There are a number of possible enhancements to the Web Services stack in PHP 5. There are already plans for supporting HTTP digest authentication and sending HTTP Cookies in the SOAP envelope. Other possible enhancements are the following:
- Sending of SOAP attachments
- Support for Web Service Security
- Better support for handling SOAP headers
- Creation of WSDL. In PHP 5, the WSDL has to be created by a tool like IBM's Rational® Application Developer
- A Web Services explorer
The WS-I profiles provide implementation guidelines for Web Services specifications to provide interoperability between the different Web Services vendors. WS-I has finalized the Basic Profile Attachments Profile, and the Simple SOAP binding Profile. Work is underway on a Basic Security Profile. IBM and Zend believe that support for the WS-I profiles is important and will be working on supporting WS-I conformance in the future.
XML is a markup language designed to describe structured data. It is becoming a common way to both store data and exchange it between applications and companies. As a result, many applications being created today need to be able to create or consume XML data. In PHP 4, it was somewhat painful to process XML documents that had any degree of complexity and required that you be proficient in awkward XML parsing APIs that are strongly object-oriented, like Document Object Model (DOM). Fortunately, PHP 5 added SimpleXML, which allows developers to process XML documents using a more natural mechanism. SimpleXML is built on the dynamic nature of PHP and simply provides an XML document as a data structure of anonymous PHP objects with properties and text content. It excels at the common tasks of attribute and content handling, while leaving the more complicated XML manipulation to other extensions. Additionally, in PHP 5, all XML extensions were rewritten to provide stable, robust and standard's conforming XML implementations, for example the DOM methods were renamed to conform to the DOM specification. A Java-like XMLReader class will also be part of 5.1.
Web application design will continue to rebalance the ratio of code to content, unifying the various content types into a consistent data access model focused on simplicity of manipulation of data from disparate sources. New abstractions such as Service Data Objects will be used to hide the complexities of interacting with data source such as relational databases. The unifying layer will be built using existing data source capabilities. Content-at-rest will continue to be the heart of data-centric Web applications.
PHP 4 contains more than a dozen different database-specific extensions optimized for a particular database's functionality and performance. Each extension claims a different functional namespace - for example, the mysql_connect() and ibase_connect() return database connections for MySQL and Firebird/Interbase, respectively -- and each extension implements its own API with sometimes minor but confusing variations from other database extensions. While this proliferation of database-specific extensions is good for developers that only need to access a single database, it potentially "locks-in" an application and requires a significant investment in code refactoring if the application needs to support another database.

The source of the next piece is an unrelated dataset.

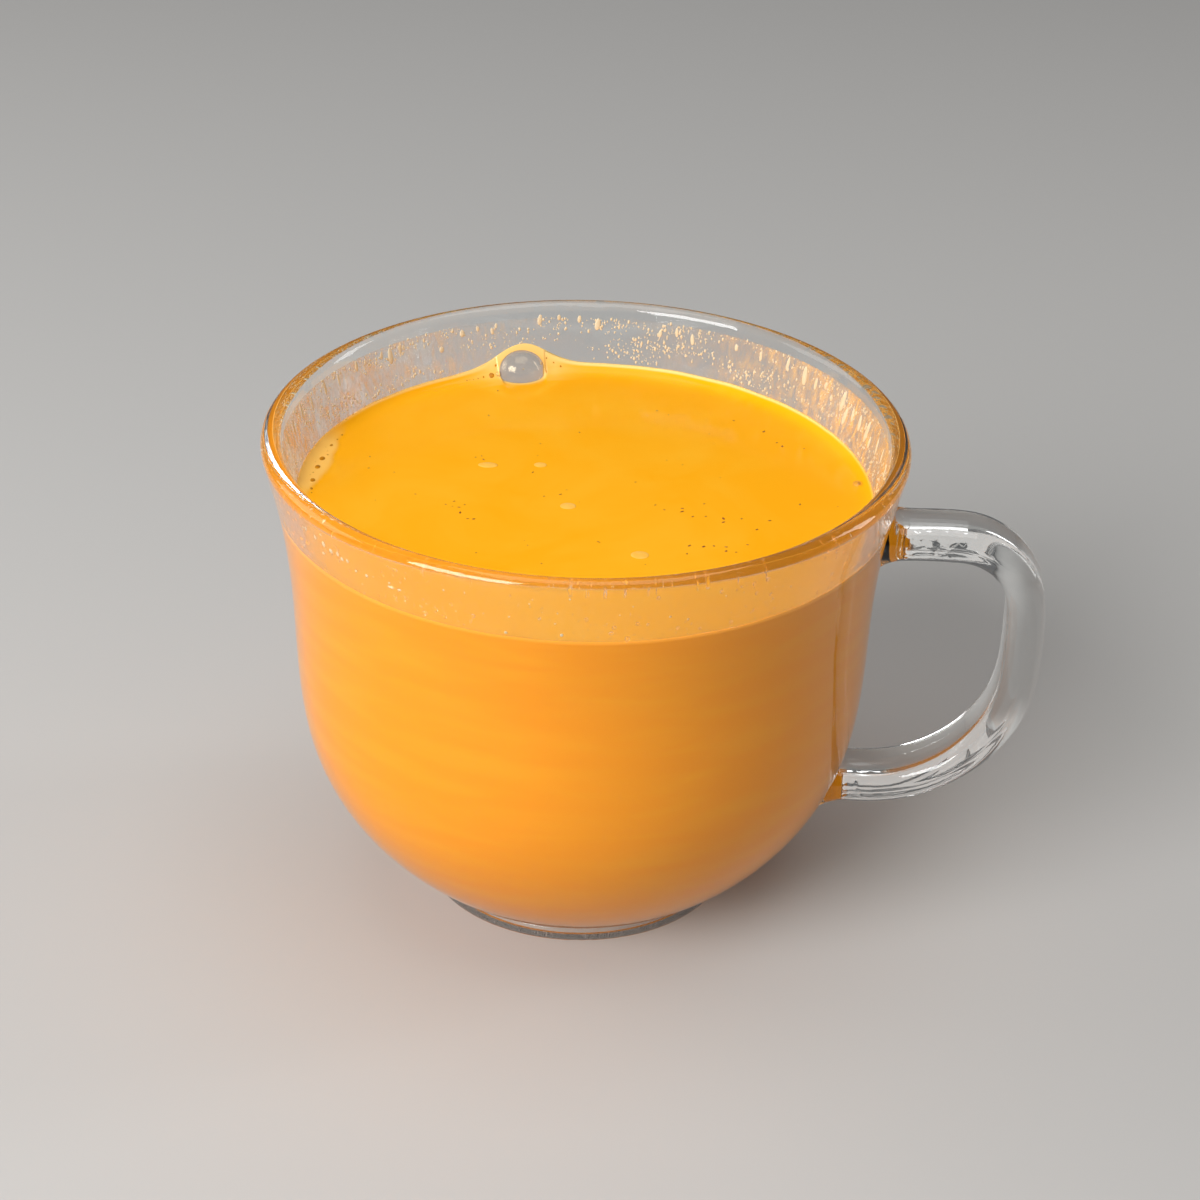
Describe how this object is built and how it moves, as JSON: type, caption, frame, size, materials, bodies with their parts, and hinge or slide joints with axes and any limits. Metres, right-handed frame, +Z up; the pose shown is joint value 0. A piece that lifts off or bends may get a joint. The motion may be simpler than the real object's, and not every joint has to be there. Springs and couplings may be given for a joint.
{
  "type": "glass mug of milk tea",
  "caption": "Clear glass mug with a bar handle and a low foot ring, filled to near its flared rim with opaque amber spiced milk tea.",
  "frame": {"origin": "middle of the ring that the mug stands on, on the mug's axis, at table height", "axes": "+Z up along the mug's axis, +X from the axis through the handle"},
  "size_m": [0.1353, 0.11, 0.087],
  "materials": {
    "clear_glass": "polished clear glass",
    "milk_tea": "opaque liquid, glossy"
  },
  "bodies": {
    "root": {"glass_mug": "clear_glass", "milk_tea": "milk_tea"}
  },
  "joints": []
}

A core extension since PHP 3, the Unified ODBC extension is the ideological ancestor of a fast, light database access abstraction for PHP. Written in C for maximum speed and conforming to a subset of the ODBC specification for portability, the Unified ODBC extension can be compiled against ODBC driver managers or native database libraries that implement an ODBC-compatible interface. Compiling Unified ODBC against an ODBC driver manager enables it to access any database that offers an ODBC driver, at the slight cost of imposing an additional layer of overhead in database communication. Compiling Unified ODBC directly against native database libraries, such as the DB2 Call Level Interface (CLI), avoids the overhead of the ODBC driver manager layer at the cost of restricting you to a subset of accessible databases.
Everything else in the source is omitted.